# start of Source data

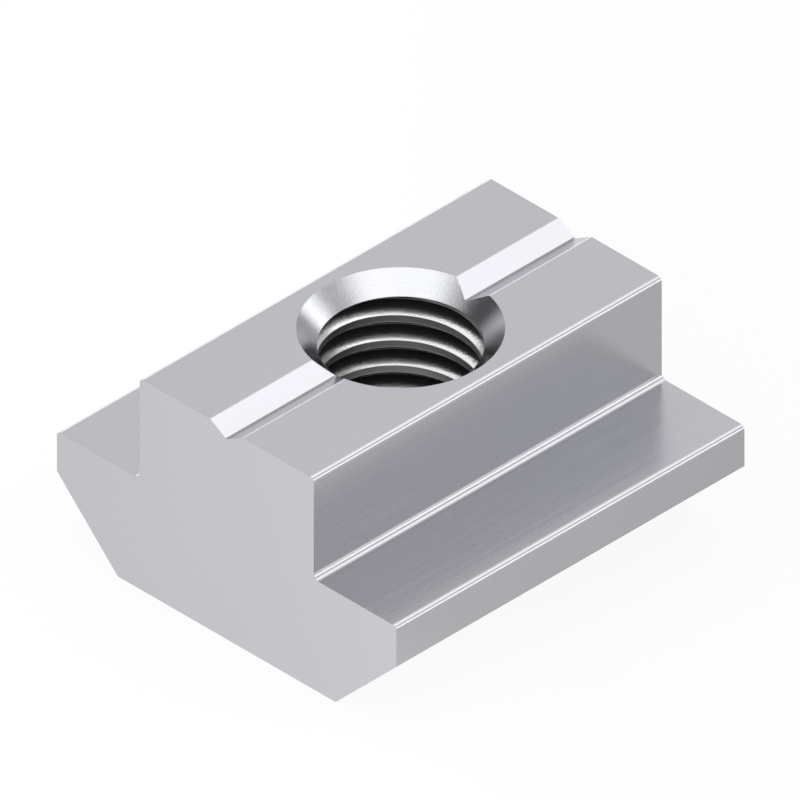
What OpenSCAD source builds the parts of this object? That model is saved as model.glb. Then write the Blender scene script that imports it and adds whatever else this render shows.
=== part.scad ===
// T-slot nut: one block cut from cold drawn T-section bar, drilled and countersunk on its
// centre line for an M8 thread, and zinc plated.
// X runs across the slot, Y along it, and Z out of its mouth.
// The origin is on the hole's axis, in the bottom face.

/* [Bar] */
// Length of the nut along the slot
nut_l = 20; // [16:0.5:40]
// Width over the two wings
wing_w = 19.5; // [17.5:0.1:24]
// Height of the wings, from the bottom face up to the shoulders
wing_h = 5.5; // [4.2:0.1:7.5]
// Leg of the 45 degree bevel under each wing
bevel = 3.5; // [1.5:0.1:4.4]
// Width of the neck, which stands between the lips of the slot
neck_w = 10; // [9.4:0.1:13]
// Height of the neck above the shoulders
neck_h = 5; // [3:0.1:8]

/* [Edges] */
// Radius along the two top edges of the neck
neck_edge_r = 0.25; // [0.1:0.05:0.4]
// Radius along the upper outer edge of each wing
wing_edge_r = 0.25; // [0.1:0.05:0.6]
// Radius in the corner where the neck meets a shoulder
root_r = 0.3; // [0.1:0.05:1]

/* [Groove] */
// Width of the V groove along the middle of the top face
groove_w = 1.9; // [1:0.1:2.4]
// Angle between the two sides of the groove
groove_angle = 120; // [100:5:140]
// Radius along the two lips of the groove
groove_lip_r = 0.2; // [0.05:0.05:0.4]
// Radius along the bottom of the groove
groove_bottom_r = 0.15; // [0.05:0.05:0.4]

/* [Hole] */
// Diameter of the hole inside the crests of the thread
bore_d = 6.8; // [5:0.1:7.4]
// Diameter of the countersink at each face
sink_d = 8.5; // [7.8:0.1:8.8]
// Angle between the two sides of a countersink
sink_angle = 90; // [80:5:120]

/* [Hidden] */
$fn = 96;
// How far a cut runs past the face that it opens
over = 1;
nut_h = wing_h + neck_h;
groove_depth = groove_w / 2 / tan(groove_angle / 2);
// By how many degrees the outline turns at a lip of the groove, and at its bottom
groove_lip_turn = 90 - groove_angle / 2;
groove_bottom_turn = 180 - groove_angle;
sink_depth = (sink_d - bore_d) / 2 / tan(sink_angle / 2);

// What lies between a corner at [0, 0] and the arc of radius r that rounds it. The corner points
// along +X, and the outline turns by this many degrees there.
module corner_sliver(r, turn = 90) {
    reach = r / cos(turn / 2);
    touch = r * cos(turn / 2) - reach;
    half = r * sin(turn / 2);
    difference() {
        polygon([[0, 0], [touch, half], [touch, -half]]);
        translate([-reach, 0]) circle(r);
    }
}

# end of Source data

• What you should do: Go through the listing above and return every line where the word "that" occurs.

• Response to the exercise:
What OpenSCAD source builds the parts of this object? That model is saved as model.glb. Then write the Blender scene script that imports it and adds whatever else this render shows.
// How far a cut runs past the face that it opens
// What lies between a corner at [0, 0] and the arc of radius r that rounds it. The corner points